The removal time was up at noon on Thursday, 25 August, but by Friday 26 August, Sitiveni said that 'Akau'ola and his family were still at his property and had not complied with the court order.

On Friday, the Supreme Court ordered the police to "take possession" of the property.

Sitiveni said that 'Akau'ola was not at home when he arrived with the police to take possession of his property, but 'Akau'ola's wife was there. She pleaded for more time so that they could talk to their lawyer, but Sitiveni pointed out that there was a Court Order for them to vacate the property, and this time it was for him to take possession of the property, so they had to move out immediately.

"But we have no home to go to," pleaded Mrs 'Akau'ola.

Sitiveni 'Esau asks Mrs 'Akau'ola to leave his property

Sitiveni said he could not put up any longer with 'Akau'ola's delaying tactics, because even his nine months rent of $300 a month for the flat where he had been staying since November 2010 had not been repaid by 'Akau'ola, as agreed in an out of court settlement of costs on 28 July.

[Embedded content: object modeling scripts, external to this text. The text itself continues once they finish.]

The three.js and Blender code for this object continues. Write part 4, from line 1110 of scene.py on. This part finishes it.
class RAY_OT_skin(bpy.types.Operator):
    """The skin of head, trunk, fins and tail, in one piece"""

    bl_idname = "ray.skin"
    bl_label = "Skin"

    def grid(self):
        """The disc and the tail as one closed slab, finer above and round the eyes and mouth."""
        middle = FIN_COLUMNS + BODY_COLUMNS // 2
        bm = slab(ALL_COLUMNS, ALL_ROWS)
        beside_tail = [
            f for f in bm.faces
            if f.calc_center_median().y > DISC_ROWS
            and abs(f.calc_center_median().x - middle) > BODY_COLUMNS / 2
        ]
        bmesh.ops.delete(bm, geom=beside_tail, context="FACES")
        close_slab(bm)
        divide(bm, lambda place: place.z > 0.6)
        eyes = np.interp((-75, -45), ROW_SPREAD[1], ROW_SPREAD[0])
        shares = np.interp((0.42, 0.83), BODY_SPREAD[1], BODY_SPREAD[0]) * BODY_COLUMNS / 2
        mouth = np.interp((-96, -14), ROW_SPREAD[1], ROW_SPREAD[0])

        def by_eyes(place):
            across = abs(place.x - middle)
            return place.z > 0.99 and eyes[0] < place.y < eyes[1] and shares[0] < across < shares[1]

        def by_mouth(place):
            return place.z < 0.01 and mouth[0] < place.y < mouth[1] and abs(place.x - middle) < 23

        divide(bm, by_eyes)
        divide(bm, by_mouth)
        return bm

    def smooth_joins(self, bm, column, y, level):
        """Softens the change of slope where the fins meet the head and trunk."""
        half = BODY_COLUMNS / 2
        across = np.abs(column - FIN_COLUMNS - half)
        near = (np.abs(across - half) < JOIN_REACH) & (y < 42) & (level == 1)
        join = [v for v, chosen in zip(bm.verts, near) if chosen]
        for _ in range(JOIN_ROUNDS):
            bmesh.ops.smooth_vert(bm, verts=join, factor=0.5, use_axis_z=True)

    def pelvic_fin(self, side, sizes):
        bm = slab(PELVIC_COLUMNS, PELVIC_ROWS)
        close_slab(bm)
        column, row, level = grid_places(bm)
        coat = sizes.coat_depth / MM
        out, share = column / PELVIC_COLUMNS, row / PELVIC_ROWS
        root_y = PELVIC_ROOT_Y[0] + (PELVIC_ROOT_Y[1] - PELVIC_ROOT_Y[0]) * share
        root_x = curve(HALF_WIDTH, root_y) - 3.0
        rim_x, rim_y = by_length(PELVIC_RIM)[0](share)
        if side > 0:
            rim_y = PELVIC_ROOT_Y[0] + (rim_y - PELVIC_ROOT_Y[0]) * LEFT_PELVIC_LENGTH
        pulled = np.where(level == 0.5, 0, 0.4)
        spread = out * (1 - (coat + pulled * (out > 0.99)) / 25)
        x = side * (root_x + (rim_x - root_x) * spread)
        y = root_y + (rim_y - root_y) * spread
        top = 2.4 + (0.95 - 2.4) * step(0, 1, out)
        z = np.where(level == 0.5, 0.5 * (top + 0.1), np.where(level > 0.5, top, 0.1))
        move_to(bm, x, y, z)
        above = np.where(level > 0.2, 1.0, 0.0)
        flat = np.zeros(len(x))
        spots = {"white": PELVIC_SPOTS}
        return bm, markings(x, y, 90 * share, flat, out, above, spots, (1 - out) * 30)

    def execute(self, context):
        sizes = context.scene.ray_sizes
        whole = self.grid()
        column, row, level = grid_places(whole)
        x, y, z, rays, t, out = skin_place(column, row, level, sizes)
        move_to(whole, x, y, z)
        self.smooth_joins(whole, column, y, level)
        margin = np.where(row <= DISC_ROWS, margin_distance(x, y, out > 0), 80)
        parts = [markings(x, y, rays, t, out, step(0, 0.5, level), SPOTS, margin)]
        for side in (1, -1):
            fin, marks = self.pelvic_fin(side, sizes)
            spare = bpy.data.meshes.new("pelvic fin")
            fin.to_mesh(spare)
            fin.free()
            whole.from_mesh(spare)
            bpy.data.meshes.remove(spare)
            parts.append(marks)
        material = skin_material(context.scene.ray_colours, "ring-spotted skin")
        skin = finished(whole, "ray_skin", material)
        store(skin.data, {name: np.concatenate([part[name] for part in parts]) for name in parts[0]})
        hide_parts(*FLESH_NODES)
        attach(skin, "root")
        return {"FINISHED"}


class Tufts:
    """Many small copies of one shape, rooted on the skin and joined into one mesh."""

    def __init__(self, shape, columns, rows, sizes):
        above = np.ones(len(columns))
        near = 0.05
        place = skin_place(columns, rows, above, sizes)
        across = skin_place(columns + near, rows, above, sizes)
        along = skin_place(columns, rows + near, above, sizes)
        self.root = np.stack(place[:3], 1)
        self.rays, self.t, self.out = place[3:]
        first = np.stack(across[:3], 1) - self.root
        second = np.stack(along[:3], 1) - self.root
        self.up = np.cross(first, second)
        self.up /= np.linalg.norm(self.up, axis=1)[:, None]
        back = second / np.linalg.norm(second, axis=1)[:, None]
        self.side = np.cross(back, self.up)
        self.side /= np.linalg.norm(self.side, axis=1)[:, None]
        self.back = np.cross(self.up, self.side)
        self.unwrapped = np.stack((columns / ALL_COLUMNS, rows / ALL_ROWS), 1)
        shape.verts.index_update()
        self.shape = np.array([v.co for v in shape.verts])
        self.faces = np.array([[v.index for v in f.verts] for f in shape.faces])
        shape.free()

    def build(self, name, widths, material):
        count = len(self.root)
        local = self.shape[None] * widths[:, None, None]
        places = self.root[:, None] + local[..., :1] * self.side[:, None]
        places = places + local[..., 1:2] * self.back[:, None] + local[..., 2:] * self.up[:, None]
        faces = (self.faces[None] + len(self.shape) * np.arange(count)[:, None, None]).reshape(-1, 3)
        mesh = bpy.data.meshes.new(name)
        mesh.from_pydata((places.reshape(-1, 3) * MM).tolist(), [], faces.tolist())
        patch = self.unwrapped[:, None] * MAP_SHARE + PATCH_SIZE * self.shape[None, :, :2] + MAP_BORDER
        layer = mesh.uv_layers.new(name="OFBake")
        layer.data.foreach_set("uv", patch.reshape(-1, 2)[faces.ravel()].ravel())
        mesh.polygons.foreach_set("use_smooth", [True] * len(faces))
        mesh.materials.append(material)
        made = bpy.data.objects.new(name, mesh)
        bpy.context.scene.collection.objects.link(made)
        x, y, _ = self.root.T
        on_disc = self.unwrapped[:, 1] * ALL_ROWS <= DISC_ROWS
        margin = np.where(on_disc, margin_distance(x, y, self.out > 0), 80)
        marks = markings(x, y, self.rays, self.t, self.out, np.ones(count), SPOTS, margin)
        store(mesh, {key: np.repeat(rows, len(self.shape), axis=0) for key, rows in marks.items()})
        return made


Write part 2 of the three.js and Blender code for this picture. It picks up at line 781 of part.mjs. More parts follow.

Sitveni had to take the case to the court because the officials from the Ministry of Public Enterprises who sold the property had not become involved in the process of removing 'Akau'ola.

Sitiveni said that he had become aware that because of 'Akau'ola's high position in government as the special advisor to the prime minister that civil servants were scared of losing their jobs if they became actively involved in the problem.

One of the reasons why the court hearing was delayed for so long was because the relevant officers from the Ministry of Public Enterprises were not available to attend the hearing.

"I can't believe that this could happen in this day and age," said Sitiveni, who said the saga was "extremely stressful - I feel as though I have run a marathon to get here."

He understood that 'Akau'ola came to live in the house when he was a civil servant, the CEO of Civil Aviation under the government of Prince Lavaka 'Ata 'Ulukalala, but had continued to live there after he resigned from government in 2007 when he became a highly-paid consultant.